Disassembly also revealed a few superfluous design elements that are arguably consumer driven, such as air vent holes and excessive foam depth. While the efficiency of air vent holes can be negligible and added foam depth is not said to add comfort, manufacturers are often at the behest of customer perceptions. One delegate cited the example of a mattress’ naked appearance in affecting customer choice: ‘Manufacturers spend millions and millions to sell a mattress that looks good, and then it will be covered. It’s crazy, but it’s what sells.’
Tweaking customer perception was prominent among delegates’ concerns in the day’s final brain picking session. Delegates were asked how a redundant material could be recycled towards a second life as a mattress and how mattress materials might be used for alternative applications.

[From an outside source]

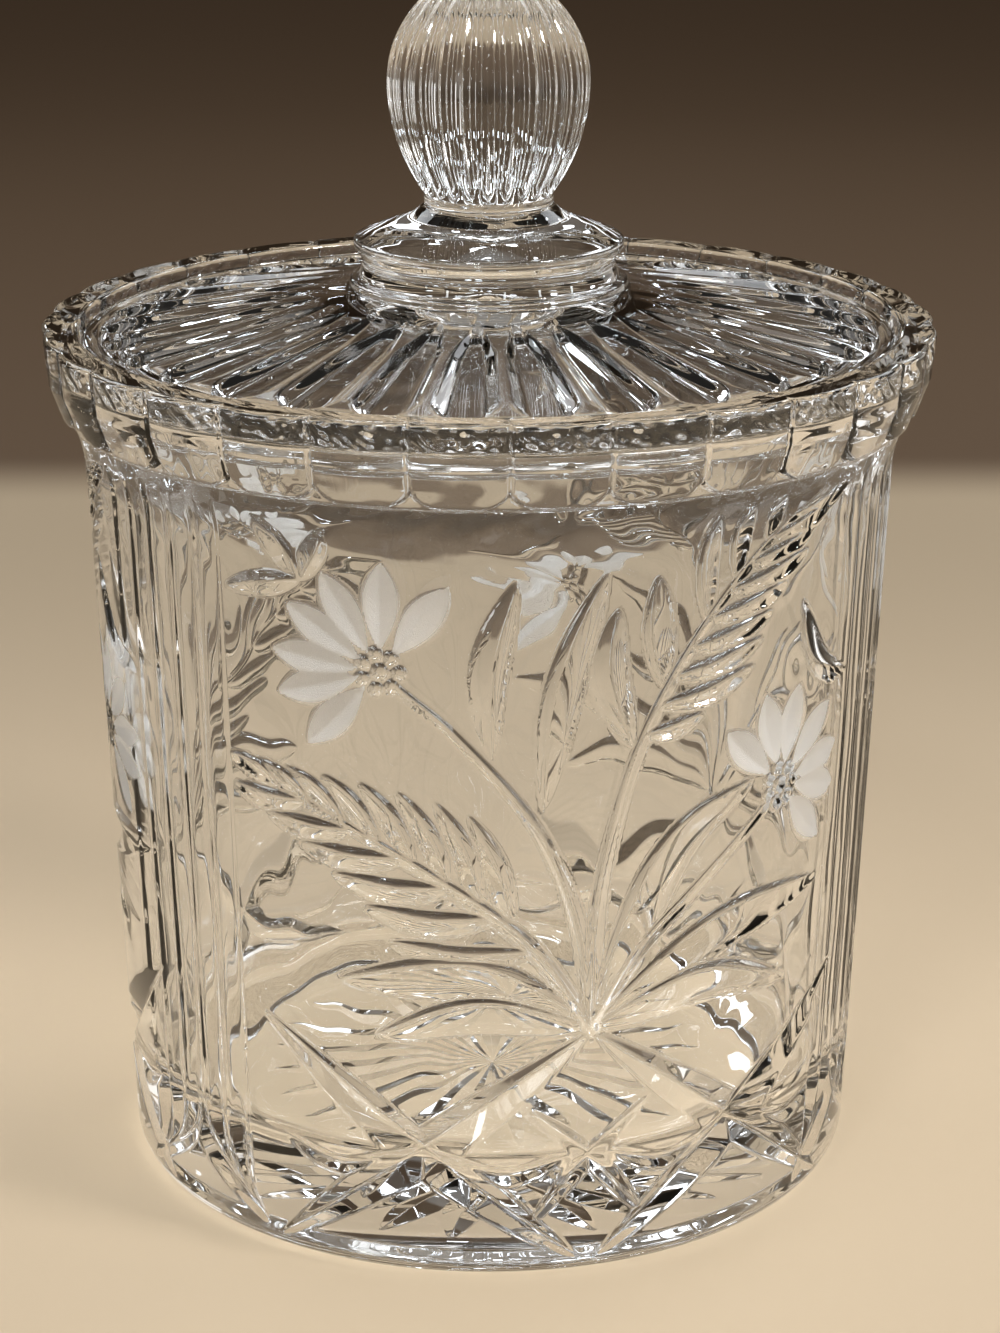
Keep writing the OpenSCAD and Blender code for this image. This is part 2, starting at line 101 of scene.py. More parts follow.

In the former, a slew of suggestions were mooted, including creating a replaceable, cleanable cover and using materials with antimicrobial properties (such as bamboo) to help protect against bed bugs. Delegates also suggested incorporating an up-front charge for disposal, adopting an almost legotype composition for improved disassembly, and even a rent-for-life scheme, whereby manufacturers would refurbish mattresses every few years.
An alternative approach to material selection was investigated. Engineering new steels for springs to promote longer life, using alternative spring shapes for economical material usage, and examining alternative spring materials such as water, air and gel were also suggested.
In relation to alternative material use, it was suggested that foam could be used as acoustic insulation and that a modification of the fibre’s chemical properties could enable re-use instead of shredding the material. More audacious uses were also suggested as tired minds became more elastic. Delegates suggested using mattress spring beds for concrete reinforcement and habitats for marine life, as wadding for growing plants and in sports protection equipment.
One delegate even toyed with the idea of applying mattress springs in festive baubles.
After all, a mattress is not just for landfill. It can be for Christmas, too.